**PROBLEM TO WORK ON:**
Reproduce the entries in full, with no changes.

Entries with model source code:

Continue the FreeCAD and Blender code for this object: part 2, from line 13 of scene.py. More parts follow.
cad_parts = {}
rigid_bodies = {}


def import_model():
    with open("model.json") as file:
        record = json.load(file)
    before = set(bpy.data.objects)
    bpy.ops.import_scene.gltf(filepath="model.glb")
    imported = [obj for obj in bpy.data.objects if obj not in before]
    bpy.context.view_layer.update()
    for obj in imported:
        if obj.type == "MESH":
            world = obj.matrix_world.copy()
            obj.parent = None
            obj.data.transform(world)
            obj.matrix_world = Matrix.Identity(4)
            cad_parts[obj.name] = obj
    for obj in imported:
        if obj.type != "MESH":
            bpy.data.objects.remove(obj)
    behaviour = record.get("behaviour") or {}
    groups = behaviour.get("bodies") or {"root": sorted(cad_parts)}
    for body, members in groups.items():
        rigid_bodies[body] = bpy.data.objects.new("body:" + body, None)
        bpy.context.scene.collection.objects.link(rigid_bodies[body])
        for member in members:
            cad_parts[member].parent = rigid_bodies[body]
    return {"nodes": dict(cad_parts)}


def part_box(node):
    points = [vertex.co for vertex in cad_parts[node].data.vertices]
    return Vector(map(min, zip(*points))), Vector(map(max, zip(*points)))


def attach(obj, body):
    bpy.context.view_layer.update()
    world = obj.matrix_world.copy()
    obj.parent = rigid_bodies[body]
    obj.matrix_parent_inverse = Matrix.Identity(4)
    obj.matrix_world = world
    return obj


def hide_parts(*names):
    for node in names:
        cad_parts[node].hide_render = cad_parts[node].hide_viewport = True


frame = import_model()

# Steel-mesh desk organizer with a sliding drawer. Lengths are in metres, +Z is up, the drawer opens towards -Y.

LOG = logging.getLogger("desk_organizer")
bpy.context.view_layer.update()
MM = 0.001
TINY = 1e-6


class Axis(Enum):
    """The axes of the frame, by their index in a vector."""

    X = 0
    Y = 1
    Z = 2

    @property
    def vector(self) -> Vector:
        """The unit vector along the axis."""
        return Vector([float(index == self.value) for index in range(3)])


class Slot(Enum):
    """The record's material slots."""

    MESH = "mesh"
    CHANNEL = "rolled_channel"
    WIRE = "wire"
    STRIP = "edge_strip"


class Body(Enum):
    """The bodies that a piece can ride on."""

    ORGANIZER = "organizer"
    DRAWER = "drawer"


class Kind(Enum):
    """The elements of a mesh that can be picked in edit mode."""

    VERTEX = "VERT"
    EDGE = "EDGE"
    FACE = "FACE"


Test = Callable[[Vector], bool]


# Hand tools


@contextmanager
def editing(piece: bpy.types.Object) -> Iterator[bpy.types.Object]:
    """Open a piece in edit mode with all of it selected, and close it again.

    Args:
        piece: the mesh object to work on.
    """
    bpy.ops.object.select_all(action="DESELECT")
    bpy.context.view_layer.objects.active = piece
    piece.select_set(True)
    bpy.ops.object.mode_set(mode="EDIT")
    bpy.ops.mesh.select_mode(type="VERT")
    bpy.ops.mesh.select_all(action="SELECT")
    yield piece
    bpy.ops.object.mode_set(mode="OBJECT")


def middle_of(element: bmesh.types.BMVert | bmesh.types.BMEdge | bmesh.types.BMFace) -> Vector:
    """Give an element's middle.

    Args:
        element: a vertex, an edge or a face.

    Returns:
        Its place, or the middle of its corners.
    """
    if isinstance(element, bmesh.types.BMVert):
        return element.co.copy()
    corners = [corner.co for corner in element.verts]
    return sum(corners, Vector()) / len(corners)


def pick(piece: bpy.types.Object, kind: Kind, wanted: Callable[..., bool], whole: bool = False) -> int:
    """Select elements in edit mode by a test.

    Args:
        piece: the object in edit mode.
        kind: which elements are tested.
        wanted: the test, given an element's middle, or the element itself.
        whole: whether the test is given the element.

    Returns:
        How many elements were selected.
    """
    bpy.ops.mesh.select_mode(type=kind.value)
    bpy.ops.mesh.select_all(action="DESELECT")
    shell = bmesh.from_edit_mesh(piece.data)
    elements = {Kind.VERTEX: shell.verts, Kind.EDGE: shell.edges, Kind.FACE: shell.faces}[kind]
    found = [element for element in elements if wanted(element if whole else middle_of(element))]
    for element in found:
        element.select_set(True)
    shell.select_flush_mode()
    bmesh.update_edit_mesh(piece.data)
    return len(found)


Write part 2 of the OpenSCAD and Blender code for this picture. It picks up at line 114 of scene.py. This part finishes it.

**RESPONSE TO THE TASK:**
Continue the FreeCAD and Blender code for this object: part 2, from line 13 of scene.py. More parts follow.
cad_parts = {}
rigid_bodies = {}


def import_model():
    with open("model.json") as file:
        record = json.load(file)
    before = set(bpy.data.objects)
    bpy.ops.import_scene.gltf(filepath="model.glb")
    imported = [obj for obj in bpy.data.objects if obj not in before]
    bpy.context.view_layer.update()
    for obj in imported:
        if obj.type == "MESH":
            world = obj.matrix_world.copy()
            obj.parent = None
            obj.data.transform(world)
            obj.matrix_world = Matrix.Identity(4)
            cad_parts[obj.name] = obj
    for obj in imported:
        if obj.type != "MESH":
            bpy.data.objects.remove(obj)
    behaviour = record.get("behaviour") or {}
    groups = behaviour.get("bodies") or {"root": sorted(cad_parts)}
    for body, members in groups.items():
        rigid_bodies[body] = bpy.data.objects.new("body:" + body, None)
        bpy.context.scene.collection.objects.link(rigid_bodies[body])
        for member in members:
            cad_parts[member].parent = rigid_bodies[body]
    return {"nodes": dict(cad_parts)}


def part_box(node):
    points = [vertex.co for vertex in cad_parts[node].data.vertices]
    return Vector(map(min, zip(*points))), Vector(map(max, zip(*points)))


def attach(obj, body):
    bpy.context.view_layer.update()
    world = obj.matrix_world.copy()
    obj.parent = rigid_bodies[body]
    obj.matrix_parent_inverse = Matrix.Identity(4)
    obj.matrix_world = world
    return obj


def hide_parts(*names):
    for node in names:
        cad_parts[node].hide_render = cad_parts[node].hide_viewport = True


frame = import_model()

# Steel-mesh desk organizer with a sliding drawer. Lengths are in metres, +Z is up, the drawer opens towards -Y.

LOG = logging.getLogger("desk_organizer")
bpy.context.view_layer.update()
MM = 0.001
TINY = 1e-6


class Axis(Enum):
    """The axes of the frame, by their index in a vector."""

    X = 0
    Y = 1
    Z = 2

    @property
    def vector(self) -> Vector:
        """The unit vector along the axis."""
        return Vector([float(index == self.value) for index in range(3)])


class Slot(Enum):
    """The record's material slots."""

    MESH = "mesh"
    CHANNEL = "rolled_channel"
    WIRE = "wire"
    STRIP = "edge_strip"


class Body(Enum):
    """The bodies that a piece can ride on."""

    ORGANIZER = "organizer"
    DRAWER = "drawer"


class Kind(Enum):
    """The elements of a mesh that can be picked in edit mode."""

    VERTEX = "VERT"
    EDGE = "EDGE"
    FACE = "FACE"


Test = Callable[[Vector], bool]


# Hand tools


@contextmanager
def editing(piece: bpy.types.Object) -> Iterator[bpy.types.Object]:
    """Open a piece in edit mode with all of it selected, and close it again.

    Args:
        piece: the mesh object to work on.
    """
    bpy.ops.object.select_all(action="DESELECT")
    bpy.context.view_layer.objects.active = piece
    piece.select_set(True)
    bpy.ops.object.mode_set(mode="EDIT")
    bpy.ops.mesh.select_mode(type="VERT")
    bpy.ops.mesh.select_all(action="SELECT")
    yield piece
    bpy.ops.object.mode_set(mode="OBJECT")


def middle_of(element: bmesh.types.BMVert | bmesh.types.BMEdge | bmesh.types.BMFace) -> Vector:
    """Give an element's middle.

    Args:
        element: a vertex, an edge or a face.

    Returns:
        Its place, or the middle of its corners.
    """
    if isinstance(element, bmesh.types.BMVert):
        return element.co.copy()
    corners = [corner.co for corner in element.verts]
    return sum(corners, Vector()) / len(corners)


def pick(piece: bpy.types.Object, kind: Kind, wanted: Callable[..., bool], whole: bool = False) -> int:
    """Select elements in edit mode by a test.

    Args:
        piece: the object in edit mode.
        kind: which elements are tested.
        wanted: the test, given an element's middle, or the element itself.
        whole: whether the test is given the element.

    Returns:
        How many elements were selected.
    """
    bpy.ops.mesh.select_mode(type=kind.value)
    bpy.ops.mesh.select_all(action="DESELECT")
    shell = bmesh.from_edit_mesh(piece.data)
    elements = {Kind.VERTEX: shell.verts, Kind.EDGE: shell.edges, Kind.FACE: shell.faces}[kind]
    found = [element for element in elements if wanted(element if whole else middle_of(element))]
    for element in found:
        element.select_set(True)
    shell.select_flush_mode()
    bmesh.update_edit_mesh(piece.data)
    return len(found)


Write part 2 of the OpenSCAD and Blender code for this picture. It picks up at line 114 of scene.py. This part finishes it.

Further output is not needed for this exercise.